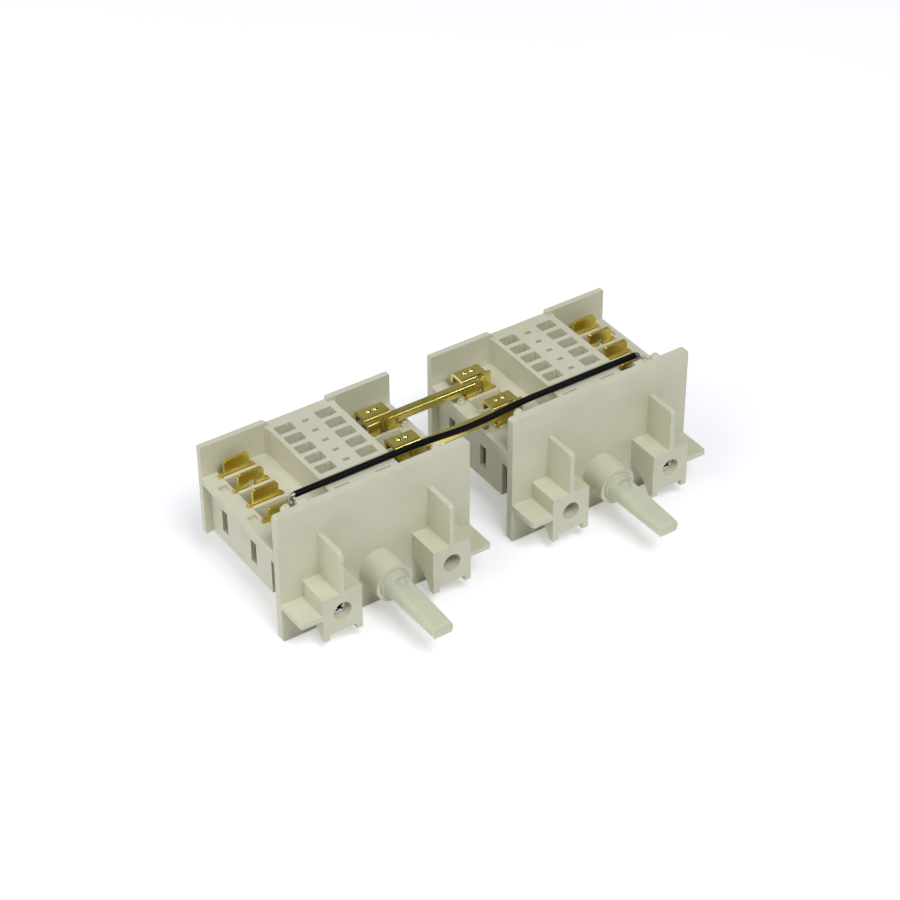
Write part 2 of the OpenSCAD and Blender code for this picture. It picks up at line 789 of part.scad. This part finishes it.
// Gap in the bar's flange on both sides of the lug, where the blade shows
module blade_window() {
  low = deck_z + bar_h - bar_flange - 1;
  high = deck_z + bar_h - tab_t - 0.1;
  blade_in = clip_w / 2 + clip_shift - tab_w / 2 - 0.2;
  span([blade_in, -tab_t - 1, low], [lug_in - 0.1, 0.2, high]);
  span([lug_in + lug_w + 0.1, -tab_t - 1, low], [blade_in + tab_w + 0.4, 0.2, high]);
}

module busbar(i) {
  left_clip = -module_pitch / 2 + tab_x - clip_shift - clip_w / 2;
  right_clip = module_pitch / 2 - tab_x - clip_shift - clip_w / 2;
  bar_end = right_clip + clip_w;
  end_low = deck_z + bar_h - 1.2;
  color("#c0a040") translate([0, frame_y + tab_y(i), frame_z]) {
    difference() {
      union() {
        translate([left_clip, 0, 0]) rotate([90, 0, 90])
          linear_extrude(height = bar_end - left_clip) bar_profile();
        for (clip_x = [left_clip, right_clip]) translate([clip_x, 0, 0])
          rotate([90, 0, 90]) linear_extrude(height = clip_w) clip_profile();
      }
      for (clip_x = [left_clip, right_clip]) translate([clip_x, 0, 0]) blade_window();
    }
    for (clip_x = [left_clip, right_clip]) translate([clip_x, 0, 0]) clip_marks();
    // square end that stands up past the fold
    span([bar_end - end_w, -tab_t, end_low], [bar_end, 0, end_low + end_h]);
  }
}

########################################

== WRITTEN TASK ==
Write out the full listing, keeping every line exactly as it is.

== ANSWER TO THE EXERCISE ==
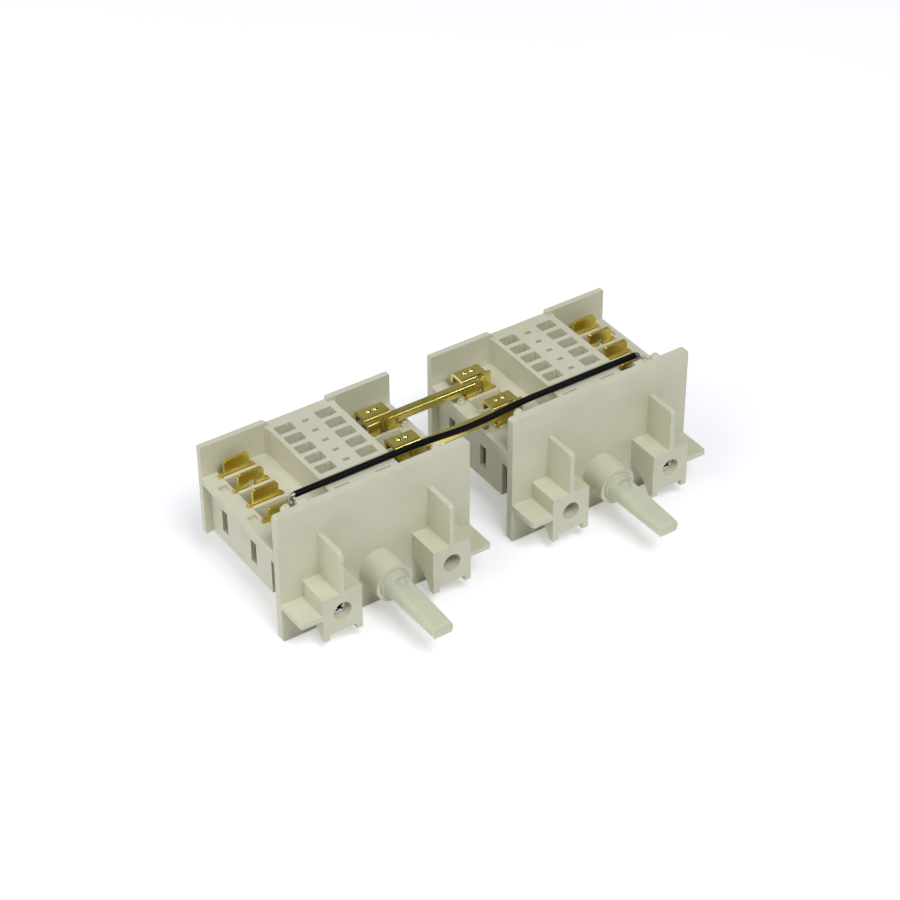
Write part 2 of the OpenSCAD and Blender code for this picture. It picks up at line 789 of part.scad. This part finishes it.
// Gap in the bar's flange on both sides of the lug, where the blade shows
module blade_window() {
  low = deck_z + bar_h - bar_flange - 1;
  high = deck_z + bar_h - tab_t - 0.1;
  blade_in = clip_w / 2 + clip_shift - tab_w / 2 - 0.2;
  span([blade_in, -tab_t - 1, low], [lug_in - 0.1, 0.2, high]);
  span([lug_in + lug_w + 0.1, -tab_t - 1, low], [blade_in + tab_w + 0.4, 0.2, high]);
}

module busbar(i) {
  left_clip = -module_pitch / 2 + tab_x - clip_shift - clip_w / 2;
  right_clip = module_pitch / 2 - tab_x - clip_shift - clip_w / 2;
  bar_end = right_clip + clip_w;
  end_low = deck_z + bar_h - 1.2;
  color("#c0a040") translate([0, frame_y + tab_y(i), frame_z]) {
    difference() {
      union() {
        translate([left_clip, 0, 0]) rotate([90, 0, 90])
          linear_extrude(height = bar_end - left_clip) bar_profile();
        for (clip_x = [left_clip, right_clip]) translate([clip_x, 0, 0])
          rotate([90, 0, 90]) linear_extrude(height = clip_w) clip_profile();
      }
      for (clip_x = [left_clip, right_clip]) translate([clip_x, 0, 0]) blade_window();
    }
    for (clip_x = [left_clip, right_clip]) translate([clip_x, 0, 0]) clip_marks();
    // square end that stands up past the fold
    span([bar_end - end_w, -tab_t, end_low], [bar_end, 0, end_low + end_h]);
  }
}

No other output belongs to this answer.